Вы так давно не писали к нам, что это наводит на меня сомнение; я боюсь, что вы недовольны или досадуете за брошюрку Константина и что чувство досады мешает вам писать. Вы дожидаетесь, может быть, пока оно пройдет совершенно. Если так, то, пожалуйста, пишите, не дожидаясь полного исчезновения неприятного чувства. Я сам знаю, что это ошибка, и не маловажная: с его стороны написать, а с моей – позволить печатать. Но что же делать? Нам казалось, что смелое указание истинного взгляда может навести многих на настоящую точку зрения, и если это так, то чего смотреть на толпу, которая заревет, не понимая цели. Впрочем, это не извиняет меня: я, седой дурак, должен был понять, что этот рев будет неприятен вам. Есть люди, которые говорят, что он вам даже повредил; но я решительно не соглашаюсь с ними; вам вредить ничто не может. Одно могло бы быть вредно, и то как отсрочка – полное равнодушие, невнимание; но дело уж давно не так идет.

Теперь о нас самих. Мы здоровы по возможности. Я сижу на диете; только не умею ладить с временем и часто ложусь спать слишком поздно. Жена и все мое семейство вас обнимают. Намерение мое уехать в Оренбургскую губернию сильно поколебалось, и мы ищем купить деревню около Москвы, но до сих пор не находим. Я хочу только приятного местоположения и устроенного дома. Мысль, что вы, милый друг, со временем переселясь на житье в Москву, будете иногда гостить у нас, много украшает в глазах наших наше будущее уединение. Прощайте. Обнимаю вас крепко, да сохранит вас бог.

До гроба друг ваш

С. Аксаков».

Следующее письмо Гоголя – ответ на мое:

«Рим. Март 18 <1843>.


Наконец, я получил от вас письмо, добрый друг мой, и отдохнул душою, потому что, признаюсь, мне было слишком тягостно такое долгое молчание со всех сторон. Благодарю вас за ваши известия; мне они все интересны. Успех на театре и в чтении пиес совершенно таков, как я думал. Толки о «Женитьбе» и «Игроках» совершенно верны, и публика показала здесь чутье. Относительно перемены ролей актеры и дирекция имеют полное право, и я дивлюсь, зачем они не сделали этого сами. Кто же, кроме самого актера, может знать свои силы и средства? Верстовского поблагодарите от души за его участие и расположение. А «Разъезда», натурально, не следует давать: и неприлично и для сцены вовсе неудобно. У Щепкина спросите, получил ли он два письма мои, писанные одно за другим, так же как получили ли вы сами мое письмо, в котором я просил вас о постановке «Ревизора», – дело, которым, пожалуйста, позаймитесь. Там же я просил дать какой-нибудь отрывок Живокини, по усмотрению Мих. Сем., за его усердные труды.
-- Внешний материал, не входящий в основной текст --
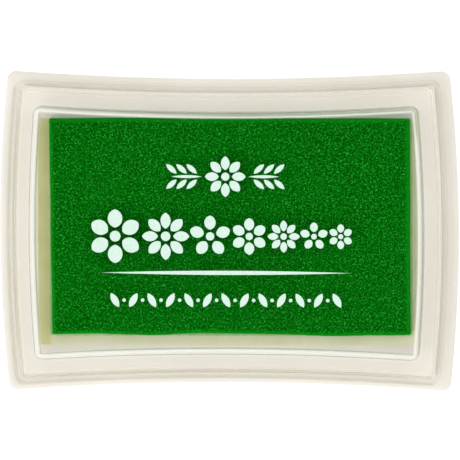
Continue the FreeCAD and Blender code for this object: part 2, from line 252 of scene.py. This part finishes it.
def light_shown(shader, facing, split, past):
    """How much of the gathered light shows, from 0 to 1."""
    walls = shader.product(inward_wall(shader), shader.levels(facing, 0.5, 0.8, 0.0, WALL_LIGHT))
    on_window = shader.levels(split["Z"], WINDOW_TOP - 0.5 * MM, WINDOW_TOP - 0.2 * MM)
    over_wall = shader.band(past, 0.3 * MM, 0.6 * MM, 0.85 * MM, 1.15 * MM)
    on_floor = shader.band(split["Z"], MOAT_FLOOR - 0.4 * MM, MOAT_FLOOR - 0.1 * MM,
                           MOAT_FLOOR + 0.1 * MM, MOAT_FLOOR + 0.8 * MM)
    wall_top = shader.product(on_window, over_wall, WALL_TOP_LIGHT)
    return shader.math("MAXIMUM", shader.math("MAXIMUM", walls, wall_top),
                       shader.product(on_floor, MOAT_LIGHT))


def clear_plastic():
    """Clear polystyrene: flat where it is met head on, glossier and paler at its walls."""
    shader = Shader("clear_plastic", Metallic=1.0)
    streak = shader.noise(12 * MM, detail=2)
    shader.link(shader.ramp(streak, (0.3, srgb(250, 249, 246)), (0.7, srgb(255, 254, 252))),
                "Base Color")
    shader.link(shader.levels(shader.noise(2 * MM), 0.3, 0.7, 0.03, 0.08), "Roughness")
    facing = shader.add("ShaderNodeLayerWeight", Blend=0.5).outputs["Facing"]
    split = shader.add("ShaderNodeSeparateXYZ", {"Vector": shader.place()}).outputs
    past = past_window_foot(shader, split)
    path = shader.add("ShaderNodeLightPath").outputs
    lighting = shader.math("MAXIMUM", path["Is Shadow Ray"], path["Is Diffuse Ray"])
    seen = shader.math("SUBTRACT", 1.0, lighting)
    reflection = shader.levels(shader.math("POWER", facing, 5.0), 0, 1, LEAST_REFLECTION, 1)
    body = see_through(shader, facing, split, past)
    for share, layer in (
        (reflection, shader.surface.outputs["BSDF"]),
        (light_shown(shader, facing, split, past), gathered_light(shader, split, past)),
    ):
        mix = shader.add("ShaderNodeMixShader", {"Fac": shader.product(share, seen)})
        shader.tree.links.new(body, mix.inputs[1])
        shader.tree.links.new(layer, mix.inputs[2])
        body = mix.outputs["Shader"]
    shader.tree.links.new(body, shader.output.inputs["Surface"])
    return shader.material


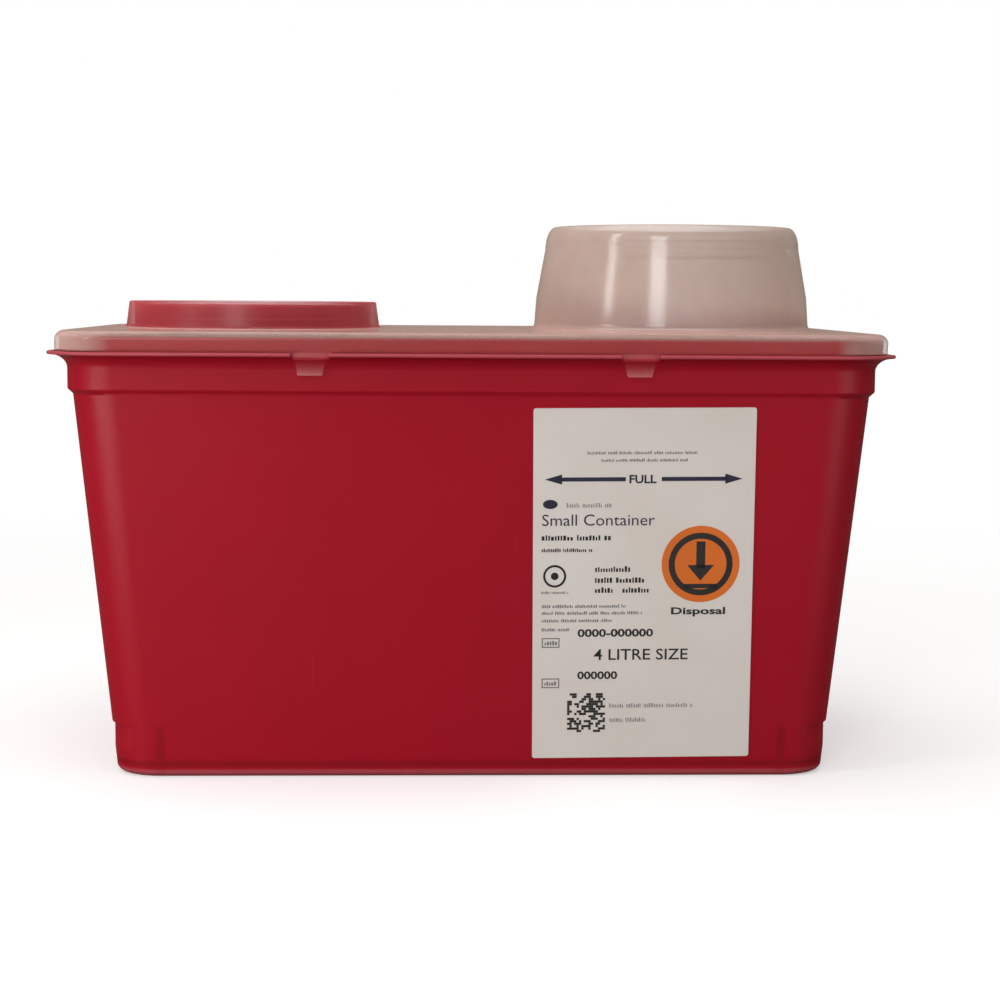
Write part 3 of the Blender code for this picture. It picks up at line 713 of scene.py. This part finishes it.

Константину Сергеевичу скажите, что я и не думал сердиться на него за брошюрку; напротив, в основании своем она замечательная вещь. Но разница страшная между диалектикою и письменным созданием, и горе тому, кто объявляет какую-нибудь замечательную мысль, если эта мысль еще – ребенок, не вызрела и не получила образа, видного всем, где бы всякое слово можно почти щупать пальцем. И вообще чем глубже мысль, тем она может быть детственней самой мелкой мысли.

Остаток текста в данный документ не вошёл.